CASIA OpenIR  > 毕业生  > 博士学位论文
语音合成声学建模技术研究
王文富
学位类型工学博士
导师徐波
2018-05
学位授予单位中国科学院研究生院
学位授予地点北京
关键词语音合成 声学建模 门控循环混合密度网络 卷积输出层 对抗学习 端到端
摘要深度学习的蓬勃发展极大地推动了语音合成声学建模技术的革新。本文以深度学习技术为理论基础,对语音合成声学建模技术进行了深入的研究和探索。语音合成技术正在经历从管道式框架到端到端框架的转变,不管是管道式语音合成还是端到端语音合成,声学模型都占有举足轻重的作用。本文重点关注管道式语音合成和端到端语音合成两种系统框架下的模型设计与改进,同时探索更为有效的声学模型训练策略。本文沿着声学模型的改进与简化、训练方法的改进与优化和系统框架改进的思路展开研究。主要创新成果如下:
1. 在管道式语音合成框架上,以提高声学建模的精度为研究目标,提出了一种集门控循环网络与混合密度模型于一体的深度混合密度网络,称之为门控循环混合密度网络(Gated Recurrent Mixture Density Network, GRMDN)。GRMDN 结合了门控循环网络建模长时依赖性的能力和混合密度模型能完备地描述目标数据的条件概率密度的优势,是一个通用的条件序列生成器。因此,GRMDN 很适合应用于序列生成任务,比如本文所研究的声学建模任务。一方面, GRMDN 利用门控循环结构的长时建模能力充分捕捉语言学输入的长期依赖性;另一方面, GRMDN 利用混合密度模型完备地建模声学特征的多模态属性,生成具有丰富变化性的声学特征。与单一的基线系统相比,基于 GRMDN的声学模型能合成自然度更高、变化性更丰富的语音。

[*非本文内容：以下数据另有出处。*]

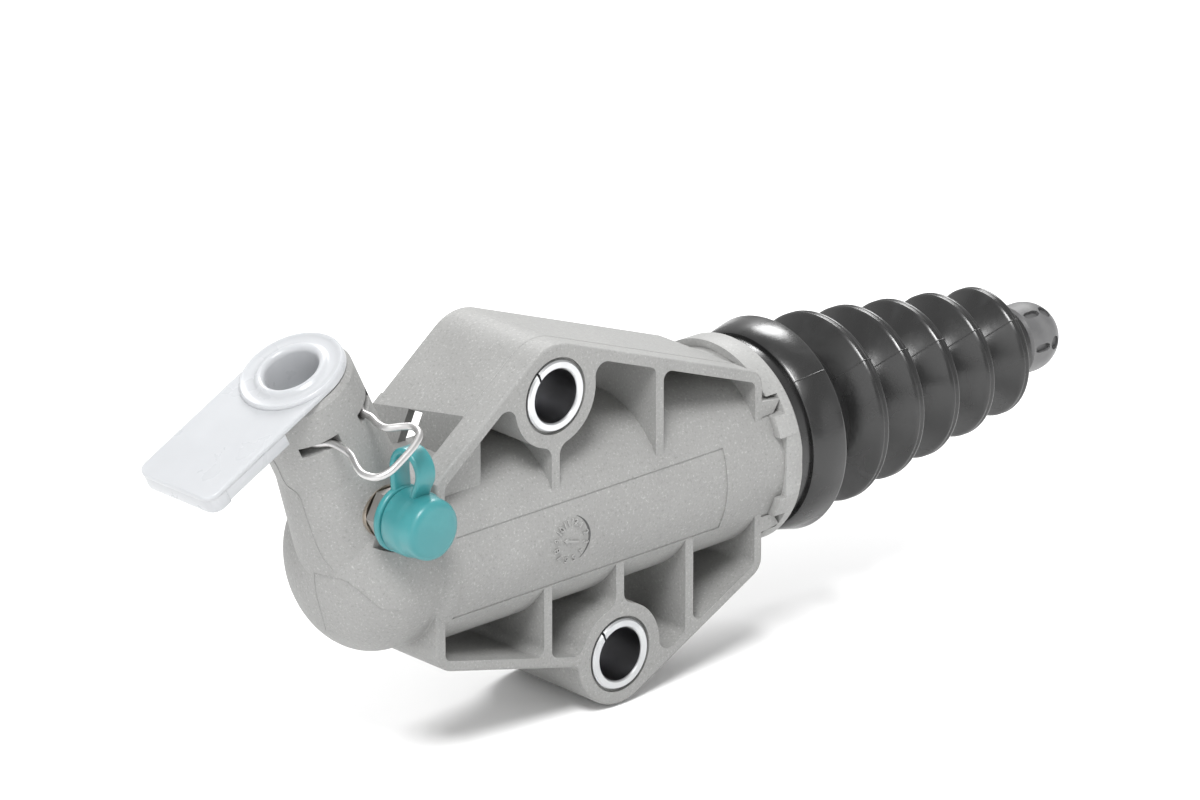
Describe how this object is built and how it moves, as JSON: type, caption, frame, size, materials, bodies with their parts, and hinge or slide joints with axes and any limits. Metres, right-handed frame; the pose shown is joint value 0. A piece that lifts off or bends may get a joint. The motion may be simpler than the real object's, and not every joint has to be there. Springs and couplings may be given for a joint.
{
  "type": "clutch actuator",
  "caption": "Hydraulic clutch actuator cylinder with moulded housing, bolt ears, angled pipe port, bleeder and bellows-covered push rod.",
  "frame": {"origin": "on the upper bolt's axis, in the upright plane that holds the stroke axis", "axes": "+X along the stroke towards the push rod's end, -Y the side the bleeder and bolt heads face, +Z from the stroke axis to the upper bolt"},
  "size_m": [0.181, 0.0387, 0.0681],
  "materials": {
    "nylon": "fine-speckled moulded nylon, matte",
    "zinc": "zinc-plated rolled steel",
    "steel": "plain steel, satin",
    "spring_wire": "bright spring wire",
    "rubber": "satin black rubber",
    "seal_rubber": "smooth black rubber",
    "piston_alloy": "turned, anodised",
    "dark_nylon": "dark grey moulded nylon",
    "brass": "turned",
    "teal_rubber": "smooth teal rubber",
    "milky": "translucent milky polyethylene"
  },
  "bodies": {
    "cylinder": {"housing": "nylon", "upper_bush": "zinc", "lower_bush": "zinc", "cover_ring": "nylon", "stop_ring": "steel", "boot": "rubber", "preload_spring": "spring_wire", "bleed_insert": "brass"},
    "piston_group": {"piston": "piston_alloy", "pressure_seal": "seal_rubber", "guide_seal": "seal_rubber", "seal_spreader": "dark_nylon", "ball_retainer": "steel"},
    "rod_group": {"push_rod": "steel", "rod_cap": "dark_nylon"},
    "bleeder": {"bleed_screw": "steel", "bleed_seal": "seal_rubber"},
    "cap": {"dust_cap": "teal_rubber"},
    "plug": {"port_plug": "milky"},
    "clip": {"retaining_clip": "spring_wire"}
  },
  "joints": [
    {"name": "stroke", "type": "slide", "parent": "cylinder", "child": "piston_group", "axis": [1, 0, 0], "range_m": [-0.018, 0], "deforming": ["preload_spring", "boot"]},
    {"name": "rod_swivel", "type": "hinge", "parent": "piston_group", "child": "rod_group", "pos_m": [0.024, 0, -0.0226], "axis": [0, 1, 0], "range_deg": [-2, 2]},
    {"name": "bleed_turn", "type": "hinge", "parent": "cylinder", "child": "bleeder", "pos_m": [-0.0305, -0.012, -0.0114], "axis": [0, -1, 0], "range_deg": [0, 180]},
    {"name": "cap_pull", "type": "slide", "parent": "cylinder", "child": "cap", "axis": [0, -1, 0], "range_m": [0, 0.012]},
    {"name": "plug_pull", "type": "slide", "parent": "cylinder", "child": "plug", "axis": [-0.4462, 0, 0.8949], "range_m": [0, 0.018]},
    {"name": "clip_release", "type": "slide", "parent": "cylinder", "child": "clip", "axis": [0, -1, 0], "range_m": [0, 0.003]}
  ]
}
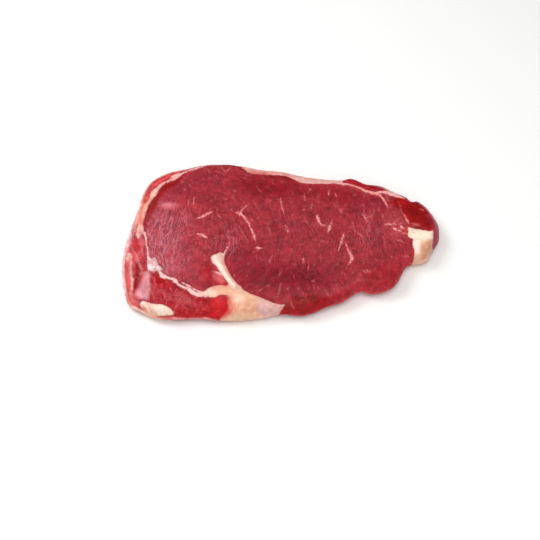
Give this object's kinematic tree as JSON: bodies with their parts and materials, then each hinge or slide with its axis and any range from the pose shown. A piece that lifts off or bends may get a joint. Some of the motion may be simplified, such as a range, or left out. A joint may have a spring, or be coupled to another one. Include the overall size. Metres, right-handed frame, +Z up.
{
  "type": "raw beef steak",
  "caption": "Raw beef steak lying flat: one slice of red lean meat with a fat wedge at its front edge, a fat block at one end and a fat spot at a corner.",
  "frame": {"origin": "middle of the steak's length and width, on the flat lower cut face that it rests on", "axes": "+X along the steak, from the broad round end to the narrow end; +Y from the front edge with the fat wedge to the back edge; +Z up through the thickness"},
  "size_m": [0.22, 0.131, 0.0155],
  "materials": {
    "lean": "moist raw lean beef",
    "fat": "dull cream beef fat"
  },
  "bodies": {
    "root": {"lean": "lean", "fat_wedge": "fat", "fat_block": "fat", "fat_corner": "fat"}
  },
  "joints": []
}
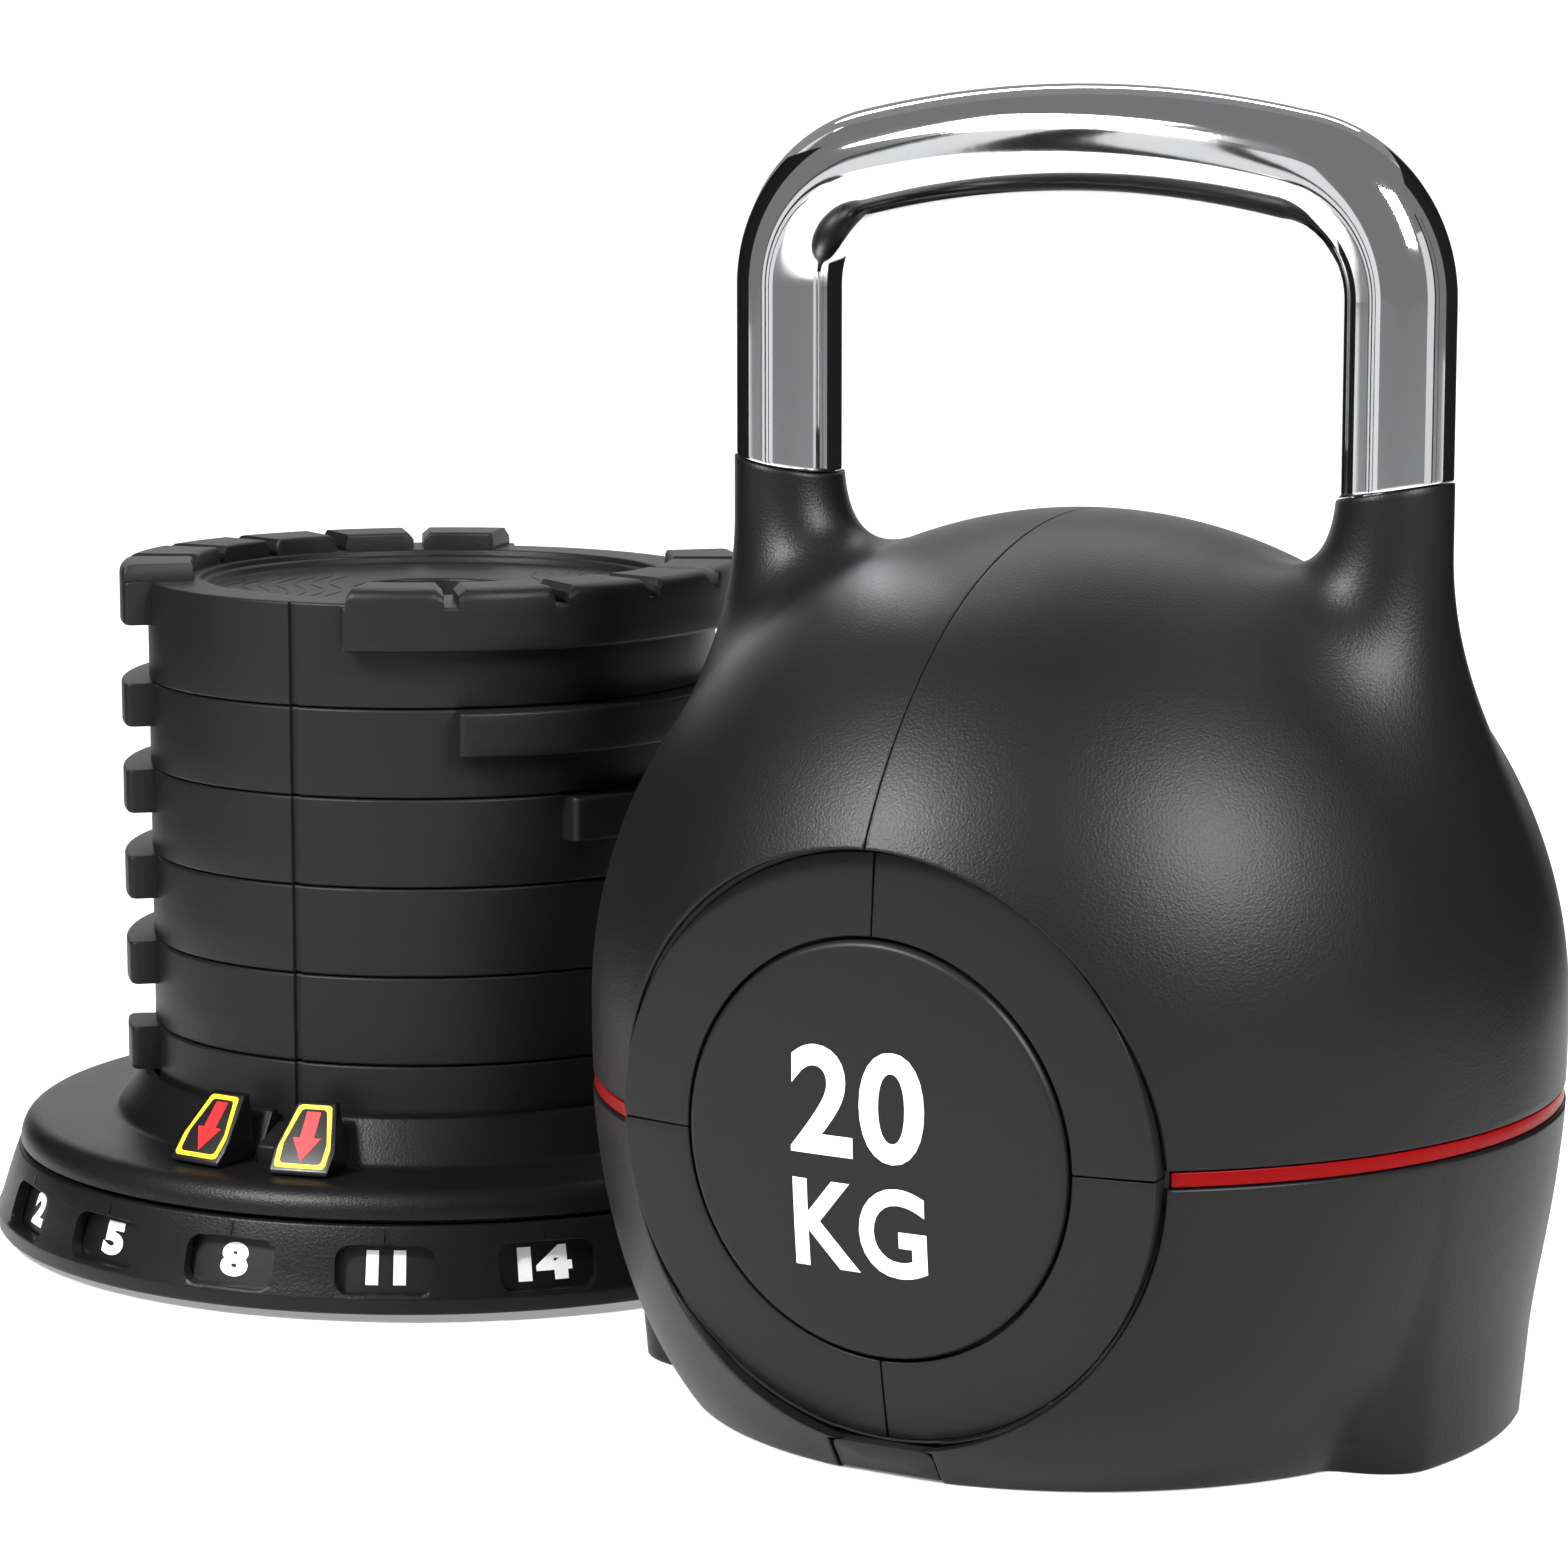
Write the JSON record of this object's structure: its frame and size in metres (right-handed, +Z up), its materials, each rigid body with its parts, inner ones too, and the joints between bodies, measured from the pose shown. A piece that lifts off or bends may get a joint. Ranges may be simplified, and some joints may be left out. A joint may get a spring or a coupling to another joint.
{
  "type": "adjustable kettlebell",
  "caption": "Adjustable kettlebell: chrome handle and hollow black body, standing beside its stack of lugged weight plates on a twist-select dock.",
  "frame": {"origin": "on the floor under the middle of the dock, at the axis of the plate stack", "axes": "+Z up, -Y towards the dock's front; the kettlebell stands at +X -Y, its handle turned 30.2 degrees clockwise from above"},
  "size_m": [0.4416, 0.4529, 0.3415],
  "materials": {
    "textured_shell": "fine spark-textured black ABS",
    "satin_disc": "satin black ABS",
    "plate_black": "black plastic skin over an iron core",
    "number_black": "smooth black with printed marks",
    "red_band": "dark red moulded strip",
    "chrome_bar": "polished chrome plate",
    "zinc_steel": "zinc plated",
    "white_acetal": "plain white acetal",
    "black_rubber": "matte"
  },
  "bodies": {
    "dock": {"dock_tray": "textured_shell", "dial_ring": "textured_shell", "number_band": "number_black", "turntable_bearing": "white_acetal", "centre_foot": "black_rubber", "dock_foot_1": "black_rubber", "dock_foot_2": "black_rubber", "dock_foot_3": "black_rubber", "dock_foot_4": "black_rubber"},
    "turntable": {"turntable": "textured_shell", "arrow_block_left": "number_black", "arrow_block_right": "number_black"},
    "lock_key": {"lock_key": "satin_disc"},
    "plate_6": {"plate_6": "plate_black"},
    "plate_5": {"plate_5": "plate_black"},
    "plate_4": {"plate_4": "plate_black"},
    "plate_3": {"plate_3": "plate_black"},
    "plate_2": {"plate_2": "plate_black"},
    "plate_1": {"plate_1": "plate_black"},
    "kettlebell": {"handle": "chrome_bar", "handle_bridge": "zinc_steel", "handle_bolt_right": "zinc_steel", "handle_bolt_left": "zinc_steel", "shell_upper_right": "textured_shell", "shell_upper_left": "textured_shell", "shell_lower_right": "textured_shell", "shell_lower_left": "textured_shell", "red_band_right": "red_band", "red_band_left": "red_band", "front_ring_1": "satin_disc", "front_ring_2": "satin_disc", "front_ring_3": "satin_disc", "front_ring_4": "satin_disc", "rear_ring_1": "satin_disc", "rear_ring_2": "satin_disc", "rear_ring_3": "satin_disc", "rear_ring_4": "satin_disc", "front_badge": "satin_disc", "rear_badge": "satin_disc", "front_pointer": "satin_disc", "lifting_rack_right": "zinc_steel", "lifting_rack_left": "zinc_steel"}
  },
  "joints": [
    {"name": "turntable_turn", "type": "hinge", "parent": "dock", "child": "turntable", "pos_m": [0, 0, 0.0275], "axis": [0, 0, 1], "range_deg": [-38, 83.8]},
    {"name": "lock_key_press", "type": "slide", "parent": "turntable", "child": "lock_key", "axis": [0, 0, -1], "range_m": [0, 0.004], "stiffness_N_per_m": 300, "springref_m": -0.001},
    {"name": "plate_6_lift", "type": "slide", "parent": "dock", "child": "plate_6", "axis": [0, 0, 1], "range_m": [0, 0.03]},
    {"name": "plate_5_lift", "type": "slide", "parent": "plate_6", "child": "plate_5", "axis": [0, 0, 1], "range_m": [0, 0.03]},
    {"name": "plate_4_lift", "type": "slide", "parent": "plate_5", "child": "plate_4", "axis": [0, 0, 1], "range_m": [0, 0.03]},
    {"name": "plate_3_lift", "type": "slide", "parent": "plate_4", "child": "plate_3", "axis": [0, 0, 1], "range_m": [0, 0.03]},
    {"name": "plate_2_lift", "type": "slide", "parent": "plate_3", "child": "plate_2", "axis": [0, 0, 1], "range_m": [0, 0.03]},
    {"name": "plate_1_lift", "type": "slide", "parent": "plate_2", "child": "plate_1", "axis": [0, 0, 1], "range_m": [0, 0.03]},
    {"name": "kettlebell_lift", "type": "slide", "parent": "dock", "child": "kettlebell", "axis": [0, 0, 1], "range_m": [0, 0.3]}
  ]
}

2. 在管道式语音合成框架上,以提高声学建模的精度、缓解参数生成时的过度平滑效应为研究目标,提出了一种结合单向长短时记忆(Unidirectional Long-Short Term Memory, ULSTM)和卷积输出层(Convolutional Output Layer, COL)的高性能声学结构,简记为 ULSTM-COL。其中卷积输出层采用非对称上采样卷积实现。这种“高性能”体现在以下三个方面: 1)建模能力强。单向 LSTM 与非对称卷积输出层作用互补,建模能力显著超过同样配置的基于单向 LSTM 和双向 LSTM 的声学模型; 2)缓解语音参数生成时的过度平滑效应。建模时不再需要动态差分特征,因为上采样卷积输出层作为语音参数轨迹生成器能起到很好的参数平滑作用,因此不再需要最大似然参数生成(Maximum Likelihood Parameter Generation, MLPG)平滑算法; 3)低延迟。一方面避开了 MLPG 算法的使用,简化了合成流程;另一方面,单向 LSTM 和卷积输出层都是单向结构,保证了 ULSTM-COL 可以方便地应用到低延迟的实时合成系统。实验证明, ULSTM-COL 可以显著提高声学模型的性能,合成自然度更高的语音。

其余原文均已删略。